[Recorded data]

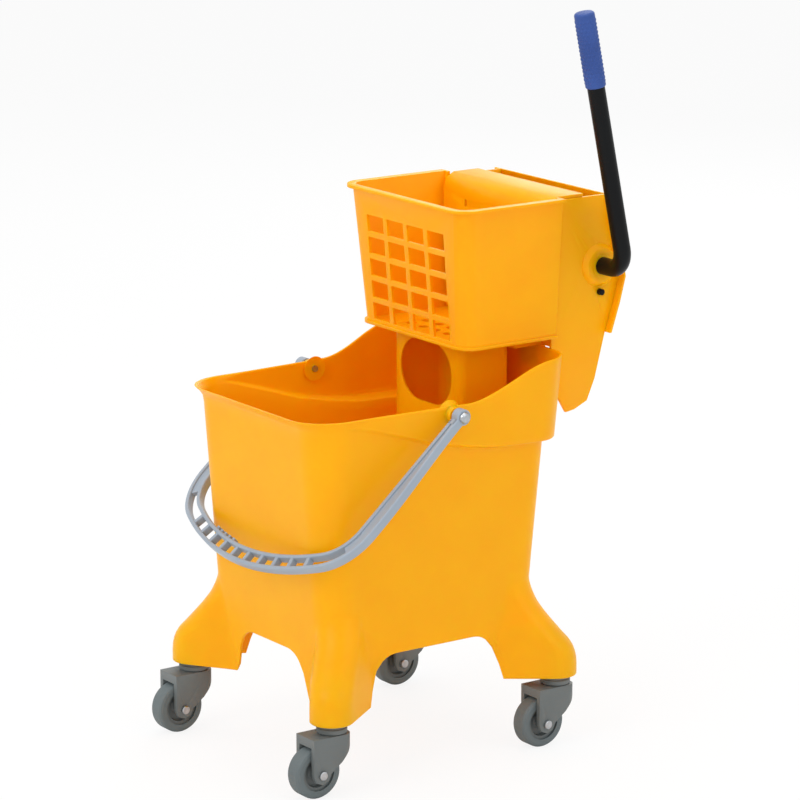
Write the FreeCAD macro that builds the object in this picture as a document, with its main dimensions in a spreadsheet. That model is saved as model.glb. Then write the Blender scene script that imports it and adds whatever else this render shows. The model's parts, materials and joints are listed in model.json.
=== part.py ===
import FreeCAD, Part
import math
import os
import Sketcher

# A janitor's mop bucket on four swivel casters, with a side-press wringer that lifts off.
# Frame: +Z up, floor at Z = 0, X = 0 on the bucket's plane of symmetry with +X on the lever side,
# Y = 0 midway between the front and rear casters, the pouring front towards -Y. Millimetres.

SIZES = {
    # casters
    "pivot_x": (156, "caster pivot from the plane of symmetry"),
    "pivot_y": (170, "caster pivot from the middle, front to back"),
    "wheel_radius": (32, "wheel over its tread"),
    "core_radius": (22, "wheel core, inside the tyre"),
    "tyre_width": (23, "tyre, side to side"),
    "core_width": (17, "wheel core, side to side"),
    "trail": (26.5, "axle behind the swivel axis"),
    "axle_radius": (3, "wheel bolt"),
    "fork_gap": (26, "between the fork cheeks"),
    "fork_cheek": (6.5, "thickness of a fork cheek"),
    "fork_top": (77.7, "height of the fork crown"),
    "fork_crown": (11.2, "thickness of the fork crown"),
    "collar_radius": (19, "swivel collar"),
    "collar_base": (78, "underside of the swivel collar"),
    "stem_radius": (5.5, "swivel stem"),
    "stem_top": (126, "top end of the swivel stem"),
    "running_gap": (0.05, "radial clearance of a turning fit"),
    "seat_gap": (0.3, "clearance where a moving piece rests or passes"),
    # tank
    "leg_base": (90, "underside of the legs"),
    "arch_top": (151, "top of the arches between the legs"),
    "floor_top": (156, "inside floor of the tank"),
    "wall": (3.5, "wall of the tank"),
    "base_half": (131.6, "half width of the tank at the legs' underside"),
    "base_front": (151.3, "front wall from the middle, at the legs' underside"),
    "base_rear": (147, "rear wall from the middle, at the legs' underside"),
    "flare_start": (438, "height where the rim begins to flare"),
    "flare_half": (145.3, "half width of the tank below the flare"),
    "flare_front": (178, "front wall below the flare"),
    "flare_rear": (174.8, "rear wall below the flare"),
    "rim_front_height": (457, "rim height at the front"),
    "rim_rear_height": (497.5, "rim height at the rear"),
    "rim_half": (150, "half width over the rim"),
    "rim_front": (191, "front lip from the middle"),
    "base_corner": (30, "corner radius at the base"),
    "rim_corner": (52, "front corner radius at the rim"),
    "band_half": (162, "half width over the rear band"),
    "band_rear": (190, "rear band from the middle"),
    "band_base": (392, "lower edge of the rear band"),
    "band_corner": (24, "corner radius of the rear band"),
    # legs
    "leg_radius": (27, "round end of a leg about the stem"),
    "leg_inner": (66, "leg's reach inwards from the stem"),
    "leg_top": (204, "height where the leg meets the corner"),
    "socket_radius": (13, "boss round the stem's socket"),
    "front_arch_half": (79, "half width of the front arch at the legs"),
    "side_arch_half": (99, "half length of the side arch at the legs"),
    # bail
    "bail_pivot_y": (11, "bail pivot, front to back"),
    "bail_pivot_z": (447, "bail pivot height"),
    "bail_drop": (41, "bail below the horizontal where it rests, degrees"),
    "bail_inner": (165, "half width inside the bail"),
    "bail_reach": (263, "pivot to the inside of the hand rail"),
    "bail_bow": (330, "radius of the bowed hand rail"),
    "bail_bend": (50, "inside radius of the bail's corners"),
    "bail_arm": (13, "width of the bail's arm"),
    "bail_rail": (23, "width of the bail's hand rail"),
    "bail_depth": (12, "thickness of the bail"),
    "bail_pin": (4, "radius of the bail's pivot pin"),
    # wringer
    "basket_base": (509, "underside of the wringer basket"),
    "basket_top": (688, "rim of the wringer basket"),
    "basket_wall": (4, "wall of the basket"),
    "basket_base_half": (112.6, "half width of the basket at its base"),
    "basket_top_half": (124, "half width of the basket at its top"),
    "basket_base_front": (60, "front wall of the basket at its base"),
    "basket_top_front": (45, "front wall of the basket at its top"),
    "basket_rear": (200, "rear end of the basket's side walls"),
    "basket_corner": (22, "front corner radius of the basket"),
    "lip_reach": (7, "basket lip beyond its wall"),
    "cheek_inner": (108, "inside of the cheeks from the plane of symmetry"),
    "cheek_wall": (4, "thickness of the cheeks"),
    "cheek_top": (683.8, "top edge of the cheeks"),
    "skirt_half": (72, "half width of the drain skirt"),
    "skirt_front": (81, "front of the drain skirt"),
    "skirt_rear": (160, "rear of the drain skirt"),
    "skirt_base": (380, "lower edge of the drain skirt"),
    "skirt_wall": (3, "wall of the drain skirt"),
    "hole_wide": (35, "width of a front drain hole"),
    "hole_tall": (21.5, "height of a front drain hole"),
    "hole_pitch_x": (43, "spacing of the drain holes across"),
    "hole_pitch_z": (28.5, "spacing of the drain holes up"),
    # press and lever
    "shaft_y": (267, "lever shaft, front to back"),
    "shaft_z": (595, "lever shaft height"),
    "lever_radius": (11, "outside of the lever tube"),
    "lever_wall": (2, "wall of the lever tube"),
    "lever_lean": (12, "lever's forward lean at rest, degrees"),
    "lever_plane": (165, "lever arm from the plane of symmetry"),
    "lever_bend": (30, "centreline radius of the lever's bend"),
    "lever_length": (333, "shaft to the lever's top end"),
    "grip_radius": (13.3, "outside of the grip"),
    "grip_length": (95, "length of the grip"),
    "bush_radius": (14, "outside of the shaft bush"),
    "boss_base": (27, "radius of the shaft boss at the cheek"),
    "boss_tip": (22, "radius of the shaft boss at its tip"),
    "boss_height": (7, "height of the shaft boss"),
    "plate_front": (187, "face of the press plate at rest"),
    "plate_wall": (4.5, "thickness of the press plate"),
    "plate_base_half": (105, "half width of the press plate at its foot"),
    "plate_top_half": (110, "half width of the press plate at its top"),
    "plate_foot": (516, "foot of the press plate"),
    "flange_rear": (242, "rear edge of the plate's top flange"),
    "cam_radius": (56, "shaft to cam roller"),
    "cam_angle": (12, "cam behind the vertical at rest, degrees"),
    "cam_lead": (4.4, "free gap between roller and push pad at rest"),
    "roller_radius": (7, "cam roller"),
    "rivet_radius": (3, "rivet that carries a cam roller"),
    "push_x": (61, "push arm from the plane of symmetry"),
    "push_width": (12, "width of a push arm"),
    "anchor_z": (560.6, "height of the spring anchor pin"),
    "anchor_radius": (4, "spring anchor pin"),
    "spring_x": (84, "return spring from the plane of symmetry"),
    "spring_radius": (6, "return spring"),
    "cover_wall": (3, "thickness of the rear cover"),
    "cover_half": (122, "half width of the rear cover"),
}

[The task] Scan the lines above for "FreeCAD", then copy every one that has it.

[Completed task]
Write the FreeCAD macro that builds the object in this picture as a document, with its main dimensions in a spreadsheet. That model is saved as model.glb. Then write the Blender scene script that imports it and adds whatever else this render shows. The model's parts, materials and joints are listed in model.json.
import FreeCAD, Part